I did a quick test increasing timeout vars in cmd/gonic/gonic.go:

        var (
                readTimeout  = 10 * time.Second
                writeTimeout = 10 * time.Second
                idleTimeout  = 10 * time.Second
        )

.. and so far looks good. Not sure if it's the correct way to fix it.

ah looks like the artist info query is taking 10.94 seconds

maybe i can optimise that query. would you mind emailing me a copy of your database? you can remove personal info from it like

$ cp gonic.db backup.db
$ sqlite3 backup.db "delete from users"

then email me the backup

Could it be a cache miss and then a delay from last.fm? I guess probably not if it happens to manifest for the guy with 3M tracks but I thought I'd throw it out there.

@brian-doherty it seems to be the query used to find the next artist info that needs to be refreshed

Mar 05 19:10:27 server gonic[1522298]: gorm sql/gonic/infocache/artistinfocache/artistinfocache.go:10935.083355msSELECT "artists".* FROM "artists" LEFT JOIN artist_infos ON artist_infos.id=artists.id WHERE (artist_infos.id IS NULL OR artist_infos.updated_at<?)[2024-02-04 19:10:27.631942681 +0100 CET m=-2591887.977162288] 0

you can see the query is taking 10sec (10935.083355ms), in that time the database is locked so other requests will timeout waiting for the db to be unlocked

also seems like we're doing a scan
image

does anyone know how we could remove the scan on artists?
https://www.db-fiddle.com/f/miGsKWi3oZBBdjkejeAdgM/1

the query runs every N seconds to find artists with no or stale info so needs to be pretty snappy

Scan or not, when you run this query you're potentially asking for a very large number of rows very frequently, even though you're keeping the info cached for 30 days. Would it work better if you asked it to only return the n oldest, and handled those, and left the rest for the next refresh cycle?
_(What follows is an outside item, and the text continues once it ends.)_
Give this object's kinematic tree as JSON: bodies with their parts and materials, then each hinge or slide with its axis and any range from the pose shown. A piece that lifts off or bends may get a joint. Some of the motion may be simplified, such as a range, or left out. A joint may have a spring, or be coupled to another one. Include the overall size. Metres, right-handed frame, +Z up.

that query should just return one row (there a LIMIT 1 on the end) and in the application it's a First()

My bad. Maybe you need an index on updated_at? Then it can go straight to the record with the lowest value instead of searching for one that's below.

that's what i was thinking too, there is an index there on line 7, still no luck

i've also asked on the ##sqlite IRC channel on libera, they're usually quite helpful in there

What if you order by updated_at, instead of id? Then it doesn't have to search at all?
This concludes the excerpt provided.